Quant à Tugan Sokhiev, il déploie l’Orchestre philharmonique de Munich à sa guise, tel un magicien, pour cette soirée russe. Outre la Rhapsodie de Rachmaninov, le programme comprend l’ouverture de l’opéra Rouslan et Ludmila de Glinka et Shéhérazade de Rimski-Korsakov. Dans ces œuvres, le nombre impressionnant de cordes se fait remarquer : est-ce un héritage des grands orchestres romantiques germaniques ? L’interprétation « moderne » de Sokhiev, avec un tempo généralement allant, pourrait sembler peu adaptée à une telle formation, mais sa baguette sait mettre en valeur chaque pupitre. Nous l’avons dit, Sokhiev déploit l’orchestre à sa guise ! En particulier, Shéhérazade devient le terrain idéal pour illustrer son talent : à chaque retour des thèmes de Shéhérazade et des autres personnages, le motif se réinvente sans cesse. Le son et les phrasés font vivre l’histoire, les nuances expressives dévoilant les sentiments des protagonistes, tandis que le violon solo de Naoka Aoki (2e prix et le prix spécial du Prince Albert II de Monaco au Concours Long-Thibaud en 2014) insuffle une sensualité infinie. Pour terminer cette soirée riche et intense, Sokhiev et Le Münchner Philharmoniker offre un fragment émouvant de Gopak, un opéra inachevé de Moussorgky.
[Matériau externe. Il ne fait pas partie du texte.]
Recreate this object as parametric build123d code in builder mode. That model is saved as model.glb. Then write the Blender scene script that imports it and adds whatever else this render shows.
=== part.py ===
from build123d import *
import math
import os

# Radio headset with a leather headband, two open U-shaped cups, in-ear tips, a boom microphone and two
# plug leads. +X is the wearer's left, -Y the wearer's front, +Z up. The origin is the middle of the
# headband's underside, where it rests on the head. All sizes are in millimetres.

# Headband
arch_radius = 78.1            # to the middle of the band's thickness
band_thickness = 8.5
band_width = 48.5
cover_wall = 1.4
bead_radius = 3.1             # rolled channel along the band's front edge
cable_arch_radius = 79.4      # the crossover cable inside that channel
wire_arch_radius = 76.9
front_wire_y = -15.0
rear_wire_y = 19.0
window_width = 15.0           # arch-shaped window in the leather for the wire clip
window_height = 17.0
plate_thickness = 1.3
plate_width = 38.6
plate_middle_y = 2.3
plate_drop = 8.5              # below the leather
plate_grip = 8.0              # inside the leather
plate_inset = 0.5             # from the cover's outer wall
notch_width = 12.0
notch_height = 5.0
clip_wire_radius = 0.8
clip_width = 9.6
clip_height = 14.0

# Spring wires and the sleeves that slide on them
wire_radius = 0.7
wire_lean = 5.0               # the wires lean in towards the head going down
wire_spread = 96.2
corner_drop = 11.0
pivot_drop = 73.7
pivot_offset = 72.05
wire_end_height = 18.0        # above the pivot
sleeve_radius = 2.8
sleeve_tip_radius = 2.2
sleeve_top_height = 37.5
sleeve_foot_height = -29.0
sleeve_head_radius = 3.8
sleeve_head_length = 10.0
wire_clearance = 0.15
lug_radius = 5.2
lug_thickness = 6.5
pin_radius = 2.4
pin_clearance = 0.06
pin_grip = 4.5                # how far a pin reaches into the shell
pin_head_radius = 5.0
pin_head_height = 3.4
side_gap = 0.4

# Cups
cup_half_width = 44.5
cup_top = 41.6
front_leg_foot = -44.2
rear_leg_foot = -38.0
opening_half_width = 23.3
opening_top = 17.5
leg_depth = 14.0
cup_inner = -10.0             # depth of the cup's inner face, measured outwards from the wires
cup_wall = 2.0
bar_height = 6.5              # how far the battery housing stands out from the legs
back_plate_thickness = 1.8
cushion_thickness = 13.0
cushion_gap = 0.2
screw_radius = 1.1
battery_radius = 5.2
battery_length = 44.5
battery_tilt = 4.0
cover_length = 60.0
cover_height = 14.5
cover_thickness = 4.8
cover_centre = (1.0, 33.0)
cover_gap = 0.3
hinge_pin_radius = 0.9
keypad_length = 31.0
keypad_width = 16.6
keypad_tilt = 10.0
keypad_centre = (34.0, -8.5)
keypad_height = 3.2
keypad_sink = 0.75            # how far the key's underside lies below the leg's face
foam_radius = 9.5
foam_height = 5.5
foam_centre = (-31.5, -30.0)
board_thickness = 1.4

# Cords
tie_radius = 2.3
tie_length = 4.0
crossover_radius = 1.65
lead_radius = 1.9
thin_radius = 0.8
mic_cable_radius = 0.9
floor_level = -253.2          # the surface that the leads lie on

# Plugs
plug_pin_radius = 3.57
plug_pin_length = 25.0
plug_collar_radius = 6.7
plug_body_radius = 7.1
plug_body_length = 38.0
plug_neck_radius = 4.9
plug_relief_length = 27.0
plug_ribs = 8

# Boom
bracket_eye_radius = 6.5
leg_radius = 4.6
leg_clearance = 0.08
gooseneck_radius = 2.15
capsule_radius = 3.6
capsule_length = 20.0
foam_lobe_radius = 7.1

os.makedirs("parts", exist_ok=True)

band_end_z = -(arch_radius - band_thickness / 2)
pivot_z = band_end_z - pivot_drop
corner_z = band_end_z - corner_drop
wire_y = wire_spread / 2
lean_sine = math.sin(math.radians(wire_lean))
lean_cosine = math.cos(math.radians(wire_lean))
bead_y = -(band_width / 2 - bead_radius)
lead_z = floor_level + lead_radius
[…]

Naoka Aoki, premier violon solo du Münchner Philharmoniker

Naoka Aoki, premier violon solo du Münchner Philharmoniker sous la direction de Tugan Sokhiev, le 2 novembre 2024, Philharmonie de Paris

Ainsi, l’orchestre enveloppe le public dans un écrin sonore, révélant toute la richesse de ce kaléidoscope enchanteur.